Österreich bejubelt Quoten-Urteil
EuGH bestätigte Uni-Zugangsbeschränkungen
Die österreichischen Medizin-Unis sind schon auf den großen Ansturm vorbereitet. Anfang Juli werden sich tausende Abiturienten dem Auswahlverfahren für die Vergabe der raren Studienplätze stellen. Unter ihnen werden wieder viele Deutsche sein. In Wien etwa wird etwa ein Drittel der 5500 Bewerber, die sich schon angemeldet haben, aus Deutschland kommen. In Innsbruck, das geografisch besonders günstig liegt, haben gar zwei Drittel der 2700 Bewerber ein deutsches Reifezeugnis. Die Abiturienten aus dem Nachbarland erfüllen zwar nicht die strengen Kriterien des Numerus Clausus daheim, können aber den österreichischen Maturanten durchaus das Wasser reichen. Mit den Tests allein, die zur »Abwehr der NC-Flüchtlinge« eingeführt worden sind, wäre ein Massenansturm auf die österreichischen Medizin-Unis daher nicht zu verhindern.
Deshalb gibt es zusätzlich die Quotenregelung: Demnach sind 75 Prozent der Medizin-Studienplätze für Österreicher reserviert, 20 Prozent für EU-Bürger und fünf Prozent für Nicht-EU-Bürger. Daran hat sich nicht nur Deutschland gestoßen. Auch die EU-Kommission betrachtete die 2006 eingeführte Quote als Verstoß gegen den freien Hochschulzugang. Nach langwierigen Verhandlungen hat Brüssel den österreichischen Dammbau gegen die deutschen Bewerber zumindest bis zum Jahr 2012 als Übergangslösung toleriert und ein bereits beim Europäischen Gerichtshof (EuGH) angestrengtes Verfahren auf Eis gelegt.

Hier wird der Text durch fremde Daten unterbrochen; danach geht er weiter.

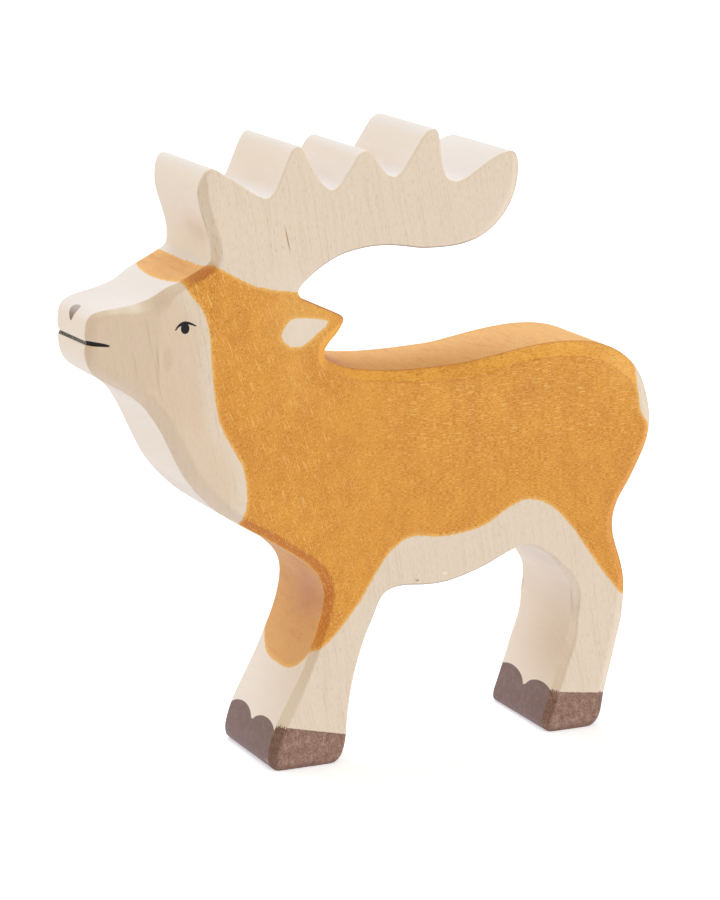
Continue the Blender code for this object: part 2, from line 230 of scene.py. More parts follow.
# Regions of the drawing for the thin line along the sawn edge: least and most x, then z
ANTLER_AREA = (-FAR, FAR, 116.0, FAR)
TINES_AREA = (-FAR, FAR, 118.0, FAR)
BELLY_AREA = (18.0, 60.0, -FAR, 55.0)
EAR_AREA = (5.0, 19.0, 105.0, 113.5)
# How strong the edge lines are: the rear line along the tines is painted shade, the chest and tine
# lines are painted highlights
BACK_LINE = 0.6
REAR_LINE = 0.8
CHEST_LIGHT = 0.7
TINES_LIGHT = 0.6

# Soft changes of tone: a place, its reach and how dark it is, below 0 where it is lighter. The
# first is painted shade, darkest on the nape under the ear's tip.
SHADES = (
    (16.0, 0.0, 95.5, 10.0, 24.0, 7.0, 1.1), (8.0, -15.0, 109.0, 17.0, 6.0, 15.0, -0.42),
    (10.0, -15.0, 93.0, 13.0, 6.0, 12.0, -0.3), (91.0, -15.0, 88.0, 9.0, 6.0, 12.0, -0.3),
    (70.0, -15.0, 86.0, 17.0, 2.5, 6.0, 0.25),
)
# The same on the sawn edge alone. The first two, on the hind leg's front under the arch, the third,
# in the corner where the fore leg meets the chest, and the last, at the top of the arch under the
# belly, are painted shade.
WALL_SHADES = (
    (78.5, -13.0, 24.0, 9.0, 18.0, 26.0, 0.20), (76.0, 2.0, 22.0, 10.0, 34.0, 32.0, 0.34),
    (12.5, -5.0, 40.0, 7.0, 16.0, 10.0, 0.65), (-13.5, -8.0, 128.5, 7.0, 14.0, 6.0, 0.42),
    (-19.5, 0.0, 120.0, 9.0, 17.0, 4.5, 0.35),
    (-14.0, 0.0, 141.0, 8.0, 24.0, 11.0, 0.14), (70.0, 0.0, 50.0, 14.0, 24.0, 12.0, 0.12),
)
# The same on the knife's chamfers alone. The darker ones are painted shade, on the forehead's bevel
# together with stain lying thicker there; the lighter ones on the muzzle's top and on the legs are
# painted light.
CUT_SHADES = (
    (-17.2, -14.0, 119.4, 6.0, 6.0, 3.4, 1.3), (-35.6, -12.0, 112.9, 2.6, 5.0, 2.0, -1.0),
    (-31.2, -12.5, 112.6, 2.4, 5.0, 2.0, -1.4), (-26.0, -13.0, 113.3, 2.4, 5.0, 2.6, 0.3),
    (79.0, -14.0, 30.0, 8.0, 6.0, 34.0, -0.8), (5.0, -14.0, 14.0, 9.0, 6.0, 20.0, -0.7),
    (80.0, -14.0, 96.0, 12.0, 6.0, 6.0, -0.2), (-42.3, -10.0, 103.0, 3.0, 6.0, 9.0, 0.3),
)
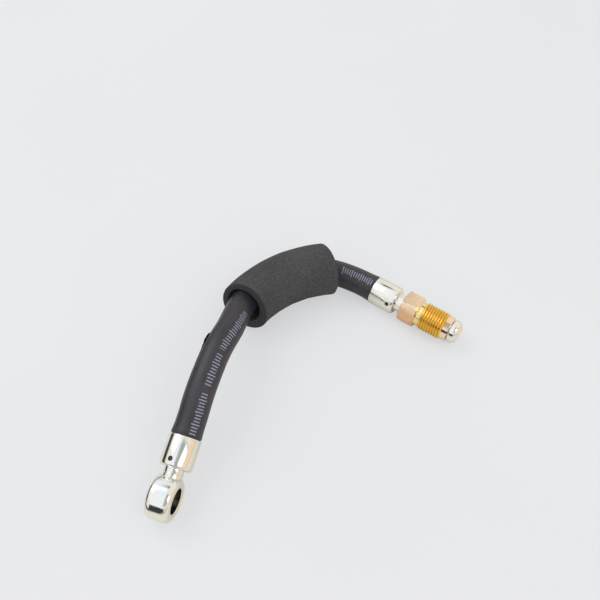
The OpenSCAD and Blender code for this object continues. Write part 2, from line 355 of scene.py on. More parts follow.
def makeSleeve():
    s = sleeveSet
    plane = rotation(s["turn"], "Z", 3) @ rotation(s["tilt"], "Y", 3)
    axis = plane @ Vector((0, 0, 1))
    centre = Vector(s["centre"])
    whole = math.radians(s["to"] - s["from"]) * s["bendRadius"]
    frames = []
    lengths = []
    for i in range(s["rings"] + 1):
        # rings crowd towards both ends, where the edges are rounded
        share = 0.5 - 0.5 * math.cos(math.pi * i / s["rings"])
        angle = math.radians(s["to"] + (s["from"] - s["to"]) * share)
        out = plane @ Vector((math.cos(angle), math.sin(angle), 0))
        frames.append((centre + out * s["bendRadius"], -out, axis))
        lengths.append(share * whole)

    def edgeDrop(ring):
        reach = min(lengths[ring], whole - lengths[ring])
        if reach >= s["edge"]:
            return 0
        return s["edge"] - math.sqrt(s["edge"] ** 2 - (s["edge"] - reach) ** 2)

    def outer(ring, angle):
        place = lengths[ring]
        innerSide = max(0, math.cos(angle)) ** 2
        middle = math.sin(math.pi * place / whole)
        swirl = s["creaseSwirl"] * math.sin(angle * 2 + 0.6)
        folds = math.sin(place * s["creaseRate"] + swirl) * 0.5 + 0.5
        crease = s["creases"] * innerSide * middle * folds ** 4
        belly = s["sag"] * max(0, math.cos(angle - math.radians(s["sagWay"]))) ** 4
        flank = max(0, math.cos(angle - math.radians(s["pinchWay"]))) ** 2
        pinch = s["pinch"] * flank * max(0, 1 - place / s["pinchRun"])
        rateRound, rateAlong = s["lumpRates"]
        spot = Vector((math.cos(angle) * rateRound, math.sin(angle) * rateRound, place * rateAlong))
        return s["outer"] + belly - crease - pinch + s["lumps"] * noise.noise(spot) - edgeDrop(ring)

    def inner(ring, angle):
        return s["inner"] + edgeDrop(ring) * s["innerEdge"]

    sleeve = tubeMesh("foamSleeve", frames, outer, inner, s["sides"], lengths)
    slantEnds(sleeve, frames, lengths)
    # along the sleeve, its map gives the distance from the nearer cut
    for loop in sleeve.data.uv_layers["UVMap"].data:
        loop.uv.y = min(loop.uv.y, whole * mm - loop.uv.y)
    smoothed(sleeve, 50)
    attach(sleeve, "sleeve")
    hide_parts("foam_sleeve")
    print("sleeve made")
    return sleeve


foamSleeve = makeSleeve()


# turned parts: a profile of (radius, height) in mm, drawn upright and spun round +Z
turnedSet = {
    "steps": 96,
    "fineSteps": 128,
    "merge": 0.0005,    # mm between points that become one
    "overcut": 1,       # mm by which a cutting tool stands proud
}


def arc(centre, radius, start, end, steps):
    turns = [math.radians(start + (end - start) * k / steps) for k in range(steps + 1)]
    return [(centre[0] + radius * math.cos(a), centre[1] + radius * math.sin(a)) for a in turns]


def drawProfile(name, points):
    bpy.ops.object.select_all(action="DESELECT")
    bpy.ops.mesh.primitive_plane_add(size=mm)
    obj = bpy.context.active_object
    obj.name = name
    bpy.ops.object.mode_set(mode="EDIT")
    bpy.ops.mesh.merge(type="CENTER")
    bpy.ops.transform.translate(value=(points[0][0] * mm, 0, points[0][1] * mm))
    for (r0, z0), (r1, z1) in zip(points, points[1:]):
        step = ((r1 - r0) * mm, 0, (z1 - z0) * mm)
        bpy.ops.mesh.extrude_vertices_move(TRANSFORM_OT_translate={"value": step})
    bpy.ops.object.mode_set(mode="OBJECT")
    corners = obj.data.vertices
    for v in corners:
        v.select = v.index in (0, len(corners) - 1)
    bpy.ops.object.mode_set(mode="EDIT")
    bpy.ops.mesh.edge_face_add()
    bpy.ops.object.mode_set(mode="OBJECT")
    return obj


def turned(name, points, steps=turnedSet["steps"]):
    obj = drawProfile(name, points)
    bpy.ops.object.mode_set(mode="EDIT")
    bpy.ops.mesh.select_all(action="SELECT")
    bpy.ops.mesh.spin(steps=steps, angle=2 * math.pi, center=(0, 0, 0), axis=(0, 0, 1))
    bpy.ops.mesh.select_all(action="SELECT")
    bpy.ops.mesh.remove_doubles(threshold=turnedSet["merge"] * mm)
    bpy.ops.mesh.normals_make_consistent(inside=False)
    bpy.ops.object.mode_set(mode="OBJECT")
    return obj


def placed(obj, place):
    onlySelect(obj)
    obj.matrix_world = place
    bpy.ops.object.transform_apply(location=True, rotation=True, scale=True)
    return obj


def carve(obj, tool, operation):
    onlySelect(obj)
    cut = obj.modifiers.new("cut", "BOOLEAN")
    cut.operation = operation
    cut.object = tool
    cut.solver = "EXACT"
    bpy.ops.object.modifier_apply(modifier="cut")
    bpy.data.objects.remove(tool)
    return obj


def joined(obj, other):
    onlySelect(obj)
    other.select_set(True)
    bpy.ops.object.join()
    return obj


def standsFor(obj, node, body):
    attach(obj, body)
    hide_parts(node)
    return obj


# banjo eye, upright with its bore along +Z, then laid on its side
eyeSet = {
    "radius": 10.5,
    "halfWidth": 6.0,
    "round": 2.2,               # rounding of the rim, across and along the bore
    "crown": 3.4,
    "roundSteps": 14,
    "bore": 6.05,
    "countersink": 0.4,
    "bossFoot": 6.2,
    "spigotRadius": 3.63,
    "spigotDepth": 2.2,
}


def makeEye():
    e = eyeSet
    fine, overcut = turnedSet["fineSteps"], turnedSet["overcut"]
    layDown = rotation(90, "Y")
    half, bore, sink = e["halfWidth"], e["bore"], e["countersink"]
    quarter = [(e["radius"] - e["round"] + x, half - e["crown"] * (1 - y / e["round"]))
               for x, y in arc((0, 0), e["round"], 0, 90, e["roundSteps"])]
    rim = [(x, -y) for x, y in quarter[::-1]] + quarter
    eye = turned("banjoEye", [(0, -half)] + rim + [(0, half)], fine)
    placed(eye, layDown)
    top, neck = lineSet["bossTop"], lineSet["neckRadius"]
    shoulder = [(neck - inwards, top - back) for inwards, back in lineSet["shoulder"]]
    boss = turned("boss", [(0, e["bossFoot"]), (neck, e["bossFoot"])] + shoulder + [(0, top)])
    carve(eye, placed(boss, alongBanjo(0)), "UNION")
    end, flare = half + overcut, bore + sink + overcut
    hole = turned("hole", [
        (0, -end), (flare, -end), (bore, sink - half), (bore, half - sink), (flare, end), (0, end)], fine)
    carve(eye, placed(hole, layDown), "DIFFERENCE")
    step, end = top - e["spigotDepth"], top + overcut
    narrow, wide = lineSet["stemBore"], e["spigotRadius"]
    drill = turned("drill", [(0, 0), (narrow, 0), (narrow, step), (wide, step), (wide, end), (0, end)])
    carve(eye, placed(drill, alongBanjo(0)), "DIFFERENCE")
    smoothed(eye, 20)
    return standsFor(eye, "banjo_eye", "hose")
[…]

Seit Wochenmitte machen sich die Österreicher freilich Hoffnung, dass das Provisorium zur Dauerlösung werden könnte. Denn der EuGH hat eine ähnliche Regelung in Belgien zur Ablehnung französischer Studenten unter bestimmten Voraussetzungen für zulässig erklärt. Wenn es der »Schutz der öffentlichen Gesundheit« erfordere, können beim Medizinstudium Zugangsbeschränkungen gerechtfertigt sein. Genau mit dieser Gefahr hatte Wien immer argumentiert. Denn die aus Deutschland kommenden Medizinstudenten kehren nach Abschluss des Studiums meist wieder zurück in die Heimat, so dass Österreich ein Ärztemangel drohe. »Wir brauchen die Quotenregelung, um den medizinischen Nachwuchs und die Gesundheitsversorgung sicherzustellen, und dieses Argument wurde nun vom EuGH anerkannt«, freut sich denn auch die Wiener Wissenschaftsministerin Beatrix Karl über das Luxemburger Urteil.

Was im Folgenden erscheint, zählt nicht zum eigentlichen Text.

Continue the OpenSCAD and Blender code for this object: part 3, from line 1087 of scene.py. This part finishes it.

Keinen Sinn erkennt sie für Österreich übrigens in der EuGH-Empfehlung an Belgien, ausländischen Medizinstudenten den Verbleib im Land nach Studienabschluss schmackhaft zu machen: Deutschland leide nämlich selbst unter Ärztemangel und werbe massiv um ausländische Ärzte beziehungsweise um die an Österreichs Universitäten ausgebildeten deutschen Mediziner.